La nature étant ce livre écrit en langage mathématique dans lequel j’écris moi-même depuis ce café qui m’abrite comme si c’était l’une des lettres de son alphabet de chiffres, je puis dire que je compose ces mots au lieu du monde sis au 43° 14’ 35.9"N 5° 22’12.6’’E. Seulement, une erreur de frappe suffit pour rendre introuvables le café, le langage, et le monde lui-même — et moi par-dessus le marché qui est bien vaste. Le géocodeur se trouve dès lors dans l’embarras et se mettra à transformer la syntax error en suite de zéros, des zéros bien ronds, impénétrables les uns autres, provisoirement juxtaposés et qui roulent chacun dans leur direction — jusqu’à échouer quelque part au large du Ghana, dans le golfe de Guinée, au cœur furieux de l’Atlantique sud où l’équateur vient heurter le méridien de Greenwich : à ce lieu exact où les coordonnées indiquent 0°, 0°.

Le résultat qui indique une erreur renvoie donc bien fatalement quelque part, et ce quelque part n’existe pas. Lieu le plus visité du monde, oui, et par erreur : car on se trompe plus souvent qu’à son tour quand on cherche son chemin et qu’on demande à la machine, qu’on frappe mal le chiffre ou la lettre d’un lieu, et que le géocodeur doit bien répondre quelque chose, que cette Pythie préfère cracher ses zéros plutôt que rien.

La position zéro latitude, zéro longitude renvoie donc à la fameuse île Nulle, îlot de données plutôt que sous-continent à la dérive : île théorique basée sur le système géodésique mondiale de 1984 — WGS84 —, système de référence utilisé pour modéliser la Terre et devenu la norme en matière de défense pour le système de positionnement global, ce fameux GPS qui nous indique le sens de la vie dans nos circulations.

Vous vous êtes sans doute, vous aussi, déjà retrouvés à Null Island — sur l’écran de votre map virtuel, on vous envoyait là, pour peu que votre doigt ait manqué une lettre, un chiffre, presque rien.

C’est là, dans ce presque, au lieu de l’erreur ou du manque, que s’est logée Null Island. À force de tomber sur elle sans le vouloir, on a dû se rendre à l’évidence : si Null Island n’existe pas en tant que tel, elle existe bel et bien au moins comme erreur. On lui donna un drapeau, on lui rêva des contours, on lui prêta une histoire : le monde n’est pas autre chose qu’un rêve d’une histoire qui n’a pas eu lieu au lieu même où nos errances nous conduisent à lui.

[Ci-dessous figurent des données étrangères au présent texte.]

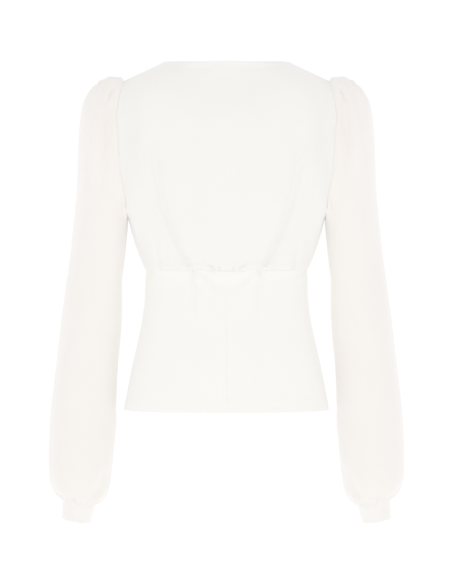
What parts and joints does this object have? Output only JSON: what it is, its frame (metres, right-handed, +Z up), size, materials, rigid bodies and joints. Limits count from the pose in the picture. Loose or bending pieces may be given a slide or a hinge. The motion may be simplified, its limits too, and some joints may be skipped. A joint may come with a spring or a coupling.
{
  "type": "wrap top",
  "caption": "Long-sleeved wrap top with crossed fronts, a gathered waist seam, a fitted flared basque, pleated sleeve heads and full sleeves gathered into plain cuffs, held in its worn shape.",
  "frame": {"origin": "midway between the two shoulder points, where the wearer's shoulders carry the top", "axes": "+Z up towards the neck; +Y towards the front of the wearer, so the back faces -Y; +X towards the wearer's right side"},
  "size_m": [0.562, 0.245, 0.7279],
  "materials": {
    "bodice_cloth": "ivory crepe, matt with a slight sheen",
    "basque_cloth": "ivory crepe, matt, a little firmer",
    "sleeve_cloth": "ivory crepe of one layer, slightly warmer",
    "cuff_cloth": "ivory crepe, folded band"
  },
  "bodies": {
    "root": {"bodice_back": "bodice_cloth", "bodice_front_right": "bodice_cloth", "bodice_front_left": "bodice_cloth", "basque_back_centre_right": "basque_cloth", "basque_back_centre_left": "basque_cloth", "basque_back_side_right": "basque_cloth", "basque_back_side_left": "basque_cloth", "basque_front": "basque_cloth", "sleeve_right": "sleeve_cloth", "sleeve_left": "sleeve_cloth", "cuff_right": "cuff_cloth", "cuff_left": "cuff_cloth"}
  },
  "joints": []
}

Et puis, il arriva que ce non-lieu absolu prenne corps. Le projet PIlot Research moored Array in the Tropical Atlantic — PIRATA (les acronymes ne semblent exister que pour justifier le délire des bureaucrates et leur salaire) —, mis en place en 1997, se développa dans le cadre du programme CLimatic VARiabilty and predictability — CLIVAR (le plus souvent, les bureaucrates manquent cruellement d’imagination) — qui cherche, comme tout un chacun à son échelle, à documenter la fin du monde : or, l’échelle de PIRATA est l’Atlantique. On arrima aux vagues dix-sept bouées de type Autonomous Température Line Acquisition System — ATLAS (parfois, les bureaucrates ne semblent avoir fait que ramasser les mots où ils étaient déjà pour fabriquer leurs délires et toucher leur salaire) : on récolta les données, mesura la vitesse du vent, la température de l’eau et de l’air, la pluie, l’absence de dieu et la solitude des poissons. Les bouées portèrent chacune le nom d’un genre musical. On décida d’attacher la bouée SOUL dans le golfe de Guinée, au large du Ghana, pourquoi pas à l’endroit où le méridien de Greenwich se fracasse contre l’équateur comme une erreur rencontre la nécessité mathématique.

Quand on veut se rendre quelque part et qu’on se trompe, on se retrouve nulle part, dans une île inexistante où flotte immobile un cône de trois mètres de haut ancré par un câble qui plonge cinq mille mètres plus bas à la surface des profondeurs de la terre sous-marine : là s’enracine la pureté théorique de ce qui n’existe pas et qui, pour cela, doit occuper une place dans l’ordre des choses, sur une ligne de code agitée par les flots — le lieu exact de la tombe de Dieu.